# LCM iff Divides All Common Multiples

## Theorem

Let $a, b \in \Z$ such that $a b \ne 0$.

Let $m \in \Z: d > 0$.

Then $m = \lcm \set {a, b}$ if and only if:

- $(1): \quad a \divides m \land b \divides m$
- $(2): \quad a \divides n \land b \divides n \implies m \divides n$

That is, in the set of positive integers, $m$ is the LCM of $a$ and $b$ if and only if $m$ is a common multiple of $a$ and $b$, and $m$ also divides any other common multiple of $a$ and $b$.

## Proof

### Necessary Condition

Suppose $m = \lcm \set {a, b}$.

Then from LCM Divides Common Multiple:

- $a \divides n \land b \divides n \implies m \divides n$

$\Box$

### Sufficient Condition

Now suppose $a \divides m \land b \divides m$, and $m$ also divides any $n$ that $a$ and $b$ also divide.

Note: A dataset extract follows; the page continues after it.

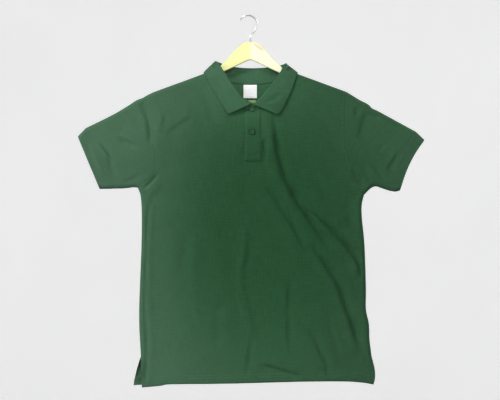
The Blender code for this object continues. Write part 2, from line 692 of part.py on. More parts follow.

From $a \divides m \land b \divides m$, we see that $m$ is a common multiple of $a$ and $b$.

From $a \divides n \land b \divides n$, we see that $n$ is also a common multiple of $a$ and $b$.

Also, we have that $m \divides n$.

From Absolute Value of Integer is not less than Divisors, we see that (in the domain of $\Z_{>0}$) $m \divides n \implies m \le n$.

Thus, whatever $m$ may be, it is no larger than $n$.

Therefore, $m$ must be the least of all the common multiples of $a$ and $b$.

$\blacksquare$